Job: Write the listing out again, all of it, word for word.

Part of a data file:

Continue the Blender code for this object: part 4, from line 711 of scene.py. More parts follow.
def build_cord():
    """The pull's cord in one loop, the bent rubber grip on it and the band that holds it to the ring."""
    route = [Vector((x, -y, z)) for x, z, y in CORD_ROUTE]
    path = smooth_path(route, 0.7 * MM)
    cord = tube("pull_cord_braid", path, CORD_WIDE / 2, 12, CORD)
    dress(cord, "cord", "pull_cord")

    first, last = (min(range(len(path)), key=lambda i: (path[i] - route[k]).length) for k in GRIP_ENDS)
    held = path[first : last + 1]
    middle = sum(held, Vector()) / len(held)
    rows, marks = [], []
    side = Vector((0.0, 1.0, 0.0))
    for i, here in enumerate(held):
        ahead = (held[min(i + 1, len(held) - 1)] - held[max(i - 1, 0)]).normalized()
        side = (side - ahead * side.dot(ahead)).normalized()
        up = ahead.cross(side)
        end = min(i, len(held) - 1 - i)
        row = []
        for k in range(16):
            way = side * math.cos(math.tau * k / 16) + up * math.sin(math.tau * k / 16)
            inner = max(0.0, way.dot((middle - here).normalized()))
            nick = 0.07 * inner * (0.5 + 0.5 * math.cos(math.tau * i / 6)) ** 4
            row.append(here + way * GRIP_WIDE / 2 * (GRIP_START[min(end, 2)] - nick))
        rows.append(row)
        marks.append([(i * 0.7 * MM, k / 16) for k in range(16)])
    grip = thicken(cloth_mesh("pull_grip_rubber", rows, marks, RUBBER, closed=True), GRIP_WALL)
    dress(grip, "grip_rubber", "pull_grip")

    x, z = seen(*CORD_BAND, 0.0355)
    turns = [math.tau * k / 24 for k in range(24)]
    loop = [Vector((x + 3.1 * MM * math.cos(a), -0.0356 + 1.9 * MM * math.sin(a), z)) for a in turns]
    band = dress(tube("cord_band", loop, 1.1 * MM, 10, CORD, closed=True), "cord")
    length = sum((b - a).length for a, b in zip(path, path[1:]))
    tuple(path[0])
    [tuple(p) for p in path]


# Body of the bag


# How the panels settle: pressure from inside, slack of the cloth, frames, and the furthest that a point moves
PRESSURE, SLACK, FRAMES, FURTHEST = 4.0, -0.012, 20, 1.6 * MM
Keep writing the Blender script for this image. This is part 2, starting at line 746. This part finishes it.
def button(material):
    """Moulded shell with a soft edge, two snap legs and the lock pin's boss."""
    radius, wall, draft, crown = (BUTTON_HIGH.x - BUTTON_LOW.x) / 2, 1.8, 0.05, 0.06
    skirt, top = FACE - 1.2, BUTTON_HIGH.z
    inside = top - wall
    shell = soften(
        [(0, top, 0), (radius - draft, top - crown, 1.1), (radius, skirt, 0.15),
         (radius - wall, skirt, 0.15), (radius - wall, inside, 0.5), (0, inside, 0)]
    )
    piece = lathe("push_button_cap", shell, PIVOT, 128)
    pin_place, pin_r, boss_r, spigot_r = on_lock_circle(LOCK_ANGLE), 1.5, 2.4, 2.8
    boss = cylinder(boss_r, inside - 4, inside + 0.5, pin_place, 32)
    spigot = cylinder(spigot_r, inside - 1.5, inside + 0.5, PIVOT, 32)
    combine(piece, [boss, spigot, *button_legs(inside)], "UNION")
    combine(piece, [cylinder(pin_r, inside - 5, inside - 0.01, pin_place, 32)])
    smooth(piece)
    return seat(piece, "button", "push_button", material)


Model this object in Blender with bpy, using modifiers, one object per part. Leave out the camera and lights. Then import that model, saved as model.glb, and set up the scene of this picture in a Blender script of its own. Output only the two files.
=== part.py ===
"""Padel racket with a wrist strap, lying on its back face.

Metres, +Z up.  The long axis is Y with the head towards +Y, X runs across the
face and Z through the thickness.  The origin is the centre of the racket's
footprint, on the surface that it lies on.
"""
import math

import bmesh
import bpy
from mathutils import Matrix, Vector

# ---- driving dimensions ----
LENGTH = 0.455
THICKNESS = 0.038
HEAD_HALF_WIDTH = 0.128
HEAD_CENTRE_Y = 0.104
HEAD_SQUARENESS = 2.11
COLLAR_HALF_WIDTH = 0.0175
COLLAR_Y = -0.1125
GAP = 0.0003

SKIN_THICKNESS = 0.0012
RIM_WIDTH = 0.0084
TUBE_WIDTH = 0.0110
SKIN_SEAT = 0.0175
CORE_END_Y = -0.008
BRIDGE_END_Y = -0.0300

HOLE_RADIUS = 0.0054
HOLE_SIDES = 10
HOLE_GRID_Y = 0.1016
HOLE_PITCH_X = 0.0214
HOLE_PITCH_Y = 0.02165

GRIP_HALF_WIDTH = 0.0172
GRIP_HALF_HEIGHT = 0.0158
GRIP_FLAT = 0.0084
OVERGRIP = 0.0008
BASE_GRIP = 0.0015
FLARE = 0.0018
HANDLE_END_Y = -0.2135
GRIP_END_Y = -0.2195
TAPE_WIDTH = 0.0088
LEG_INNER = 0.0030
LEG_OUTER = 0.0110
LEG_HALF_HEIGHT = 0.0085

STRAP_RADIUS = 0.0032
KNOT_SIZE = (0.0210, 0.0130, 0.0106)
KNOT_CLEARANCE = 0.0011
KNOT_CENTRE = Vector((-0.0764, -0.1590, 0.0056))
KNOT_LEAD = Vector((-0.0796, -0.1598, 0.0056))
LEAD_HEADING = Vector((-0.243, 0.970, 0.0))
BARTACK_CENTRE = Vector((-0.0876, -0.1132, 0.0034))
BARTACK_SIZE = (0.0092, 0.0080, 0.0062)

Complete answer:
Continue the Blender code for this object: part 4, from line 711 of scene.py. More parts follow.
def build_cord():
    """The pull's cord in one loop, the bent rubber grip on it and the band that holds it to the ring."""
    route = [Vector((x, -y, z)) for x, z, y in CORD_ROUTE]
    path = smooth_path(route, 0.7 * MM)
    cord = tube("pull_cord_braid", path, CORD_WIDE / 2, 12, CORD)
    dress(cord, "cord", "pull_cord")

    first, last = (min(range(len(path)), key=lambda i: (path[i] - route[k]).length) for k in GRIP_ENDS)
    held = path[first : last + 1]
    middle = sum(held, Vector()) / len(held)
    rows, marks = [], []
    side = Vector((0.0, 1.0, 0.0))
    for i, here in enumerate(held):
        ahead = (held[min(i + 1, len(held) - 1)] - held[max(i - 1, 0)]).normalized()
        side = (side - ahead * side.dot(ahead)).normalized()
        up = ahead.cross(side)
        end = min(i, len(held) - 1 - i)
        row = []
        for k in range(16):
            way = side * math.cos(math.tau * k / 16) + up * math.sin(math.tau * k / 16)
            inner = max(0.0, way.dot((middle - here).normalized()))
            nick = 0.07 * inner * (0.5 + 0.5 * math.cos(math.tau * i / 6)) ** 4
            row.append(here + way * GRIP_WIDE / 2 * (GRIP_START[min(end, 2)] - nick))
        rows.append(row)
        marks.append([(i * 0.7 * MM, k / 16) for k in range(16)])
    grip = thicken(cloth_mesh("pull_grip_rubber", rows, marks, RUBBER, closed=True), GRIP_WALL)
    dress(grip, "grip_rubber", "pull_grip")

    x, z = seen(*CORD_BAND, 0.0355)
    turns = [math.tau * k / 24 for k in range(24)]
    loop = [Vector((x + 3.1 * MM * math.cos(a), -0.0356 + 1.9 * MM * math.sin(a), z)) for a in turns]
    band = dress(tube("cord_band", loop, 1.1 * MM, 10, CORD, closed=True), "cord")
    length = sum((b - a).length for a, b in zip(path, path[1:]))
    tuple(path[0])
    [tuple(p) for p in path]


# Body of the bag


# How the panels settle: pressure from inside, slack of the cloth, frames, and the furthest that a point moves
PRESSURE, SLACK, FRAMES, FURTHEST = 4.0, -0.012, 20, 1.6 * MM
Keep writing the Blender script for this image. This is part 2, starting at line 746. This part finishes it.
def button(material):
    """Moulded shell with a soft edge, two snap legs and the lock pin's boss."""
    radius, wall, draft, crown = (BUTTON_HIGH.x - BUTTON_LOW.x) / 2, 1.8, 0.05, 0.06
    skirt, top = FACE - 1.2, BUTTON_HIGH.z
    inside = top - wall
    shell = soften(
        [(0, top, 0), (radius - draft, top - crown, 1.1), (radius, skirt, 0.15),
         (radius - wall, skirt, 0.15), (radius - wall, inside, 0.5), (0, inside, 0)]
    )
    piece = lathe("push_button_cap", shell, PIVOT, 128)
    pin_place, pin_r, boss_r, spigot_r = on_lock_circle(LOCK_ANGLE), 1.5, 2.4, 2.8
    boss = cylinder(boss_r, inside - 4, inside + 0.5, pin_place, 32)
    spigot = cylinder(spigot_r, inside - 1.5, inside + 0.5, PIVOT, 32)
    combine(piece, [boss, spigot, *button_legs(inside)], "UNION")
    combine(piece, [cylinder(pin_r, inside - 5, inside - 0.01, pin_place, 32)])
    smooth(piece)
    return seat(piece, "button", "push_button", material)


Model this object in Blender with bpy, using modifiers, one object per part. Leave out the camera and lights. Then import that model, saved as model.glb, and set up the scene of this picture in a Blender script of its own. Output only the two files.
=== part.py ===
"""Padel racket with a wrist strap, lying on its back face.

Metres, +Z up.  The long axis is Y with the head towards +Y, X runs across the
face and Z through the thickness.  The origin is the centre of the racket's
footprint, on the surface that it lies on.
"""
import math

import bmesh
import bpy
from mathutils import Matrix, Vector

# ---- driving dimensions ----
LENGTH = 0.455
THICKNESS = 0.038
HEAD_HALF_WIDTH = 0.128
HEAD_CENTRE_Y = 0.104
HEAD_SQUARENESS = 2.11
COLLAR_HALF_WIDTH = 0.0175
COLLAR_Y = -0.1125
GAP = 0.0003

SKIN_THICKNESS = 0.0012
RIM_WIDTH = 0.0084
TUBE_WIDTH = 0.0110
SKIN_SEAT = 0.0175
CORE_END_Y = -0.008
BRIDGE_END_Y = -0.0300

HOLE_RADIUS = 0.0054
HOLE_SIDES = 10
HOLE_GRID_Y = 0.1016
HOLE_PITCH_X = 0.0214
HOLE_PITCH_Y = 0.02165

GRIP_HALF_WIDTH = 0.0172
GRIP_HALF_HEIGHT = 0.0158
GRIP_FLAT = 0.0084
OVERGRIP = 0.0008
BASE_GRIP = 0.0015
FLARE = 0.0018
HANDLE_END_Y = -0.2135
GRIP_END_Y = -0.2195
TAPE_WIDTH = 0.0088
LEG_INNER = 0.0030
LEG_OUTER = 0.0110
LEG_HALF_HEIGHT = 0.0085

STRAP_RADIUS = 0.0032
KNOT_SIZE = (0.0210, 0.0130, 0.0106)
KNOT_CLEARANCE = 0.0011
KNOT_CENTRE = Vector((-0.0764, -0.1590, 0.0056))
KNOT_LEAD = Vector((-0.0796, -0.1598, 0.0056))
LEAD_HEADING = Vector((-0.243, 0.970, 0.0))
BARTACK_CENTRE = Vector((-0.0876, -0.1132, 0.0034))
BARTACK_SIZE = (0.0092, 0.0080, 0.0062)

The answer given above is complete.